In this study, we developed a target-oriented network layout for an EEW system for the Lower Rhine Embayment in western Germany. The synthetic event catalog used in the optimization approach is based on a PSHA seismicity model and therefore fully hazard-compatible. A basic requirement of the presented approach is that the database of synthetic seismograms can be considered appropriate for the respective EEW calculation. A microgenetic algorithm is then used to identify additional network sites complementing the existing sparse network. Although some stations already exist in the region which can be used to aid the network, there are nonetheless critical locations at which further stations are necessary. The accuracy of the warnings at the target site is checked for three different trigger threshold levels although the exact threshold values can be designed against what is exactly needed by the (end-) users. Due to the scattered and spatially less constrained seismicity, the warning times in the Lower Rhine Embayment are overall shorter than in previous studies, which makes EEW more challenging. With the optimally densified network, ground motions can be detected with higher accuracy for different classes of events, and the warning times are seen to increase for the target site as well as for several tested neighboring cities.

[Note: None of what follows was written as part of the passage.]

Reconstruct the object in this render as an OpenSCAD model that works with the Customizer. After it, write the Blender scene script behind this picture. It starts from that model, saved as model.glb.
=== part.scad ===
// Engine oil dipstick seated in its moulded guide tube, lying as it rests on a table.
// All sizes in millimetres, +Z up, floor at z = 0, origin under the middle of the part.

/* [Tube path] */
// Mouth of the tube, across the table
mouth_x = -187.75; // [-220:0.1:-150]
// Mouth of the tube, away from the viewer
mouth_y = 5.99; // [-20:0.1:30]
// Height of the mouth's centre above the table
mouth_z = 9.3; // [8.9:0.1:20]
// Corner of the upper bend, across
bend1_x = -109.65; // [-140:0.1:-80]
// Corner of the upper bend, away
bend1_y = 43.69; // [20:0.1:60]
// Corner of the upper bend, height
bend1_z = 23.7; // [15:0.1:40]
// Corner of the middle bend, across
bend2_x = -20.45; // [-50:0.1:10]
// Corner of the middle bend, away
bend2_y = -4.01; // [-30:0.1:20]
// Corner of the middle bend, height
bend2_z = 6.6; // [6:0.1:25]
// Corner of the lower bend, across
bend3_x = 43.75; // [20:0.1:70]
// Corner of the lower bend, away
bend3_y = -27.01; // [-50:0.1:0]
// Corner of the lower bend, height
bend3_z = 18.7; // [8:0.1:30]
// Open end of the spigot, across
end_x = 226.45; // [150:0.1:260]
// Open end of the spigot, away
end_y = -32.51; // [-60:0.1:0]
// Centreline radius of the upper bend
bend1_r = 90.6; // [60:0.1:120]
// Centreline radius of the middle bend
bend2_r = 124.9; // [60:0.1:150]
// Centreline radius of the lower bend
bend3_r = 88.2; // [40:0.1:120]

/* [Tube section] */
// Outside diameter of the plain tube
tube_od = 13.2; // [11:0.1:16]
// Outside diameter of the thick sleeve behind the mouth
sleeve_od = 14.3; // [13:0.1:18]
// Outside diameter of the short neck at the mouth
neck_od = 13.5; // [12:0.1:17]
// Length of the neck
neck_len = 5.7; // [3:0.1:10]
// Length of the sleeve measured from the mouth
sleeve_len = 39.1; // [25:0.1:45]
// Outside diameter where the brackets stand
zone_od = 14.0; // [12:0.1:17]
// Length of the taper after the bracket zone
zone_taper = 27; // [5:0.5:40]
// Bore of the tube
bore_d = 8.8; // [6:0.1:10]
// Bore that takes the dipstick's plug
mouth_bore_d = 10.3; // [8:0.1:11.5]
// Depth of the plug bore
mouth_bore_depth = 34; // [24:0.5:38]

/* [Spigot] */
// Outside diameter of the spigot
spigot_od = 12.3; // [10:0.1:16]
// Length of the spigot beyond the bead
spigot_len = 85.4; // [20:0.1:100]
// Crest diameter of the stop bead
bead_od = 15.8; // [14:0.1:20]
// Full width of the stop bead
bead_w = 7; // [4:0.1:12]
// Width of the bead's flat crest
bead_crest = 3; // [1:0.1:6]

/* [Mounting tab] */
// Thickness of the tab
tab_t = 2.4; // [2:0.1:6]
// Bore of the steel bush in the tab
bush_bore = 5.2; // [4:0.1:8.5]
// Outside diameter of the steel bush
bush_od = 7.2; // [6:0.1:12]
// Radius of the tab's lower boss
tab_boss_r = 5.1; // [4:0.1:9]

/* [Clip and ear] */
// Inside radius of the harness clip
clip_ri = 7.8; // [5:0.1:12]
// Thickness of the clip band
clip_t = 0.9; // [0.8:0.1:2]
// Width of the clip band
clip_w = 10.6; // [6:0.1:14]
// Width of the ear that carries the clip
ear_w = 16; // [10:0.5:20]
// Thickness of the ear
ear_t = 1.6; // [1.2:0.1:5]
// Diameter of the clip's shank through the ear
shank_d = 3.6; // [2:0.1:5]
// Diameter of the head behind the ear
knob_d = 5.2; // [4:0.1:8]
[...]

Even though we have provided instances of extremely effective networks, we emphasize that these are not the only solutions we have computed, meaning that more restrictions can be placed on the ideal network. This can be accomplished by either removing networks from the list of solutions if they do not fit the new requirements or by adding a penalty to the cost function and rerunning the microgenetic algorithm. Though the proposed network clearly improves upon the possibility of issuing an appropriate alarm for the target site with a longer warning time, we observe that the balance between networks’ speed and dependability is extremely delicate, and any potential network’s performance should not just be given a single value but must be thoroughly assessed.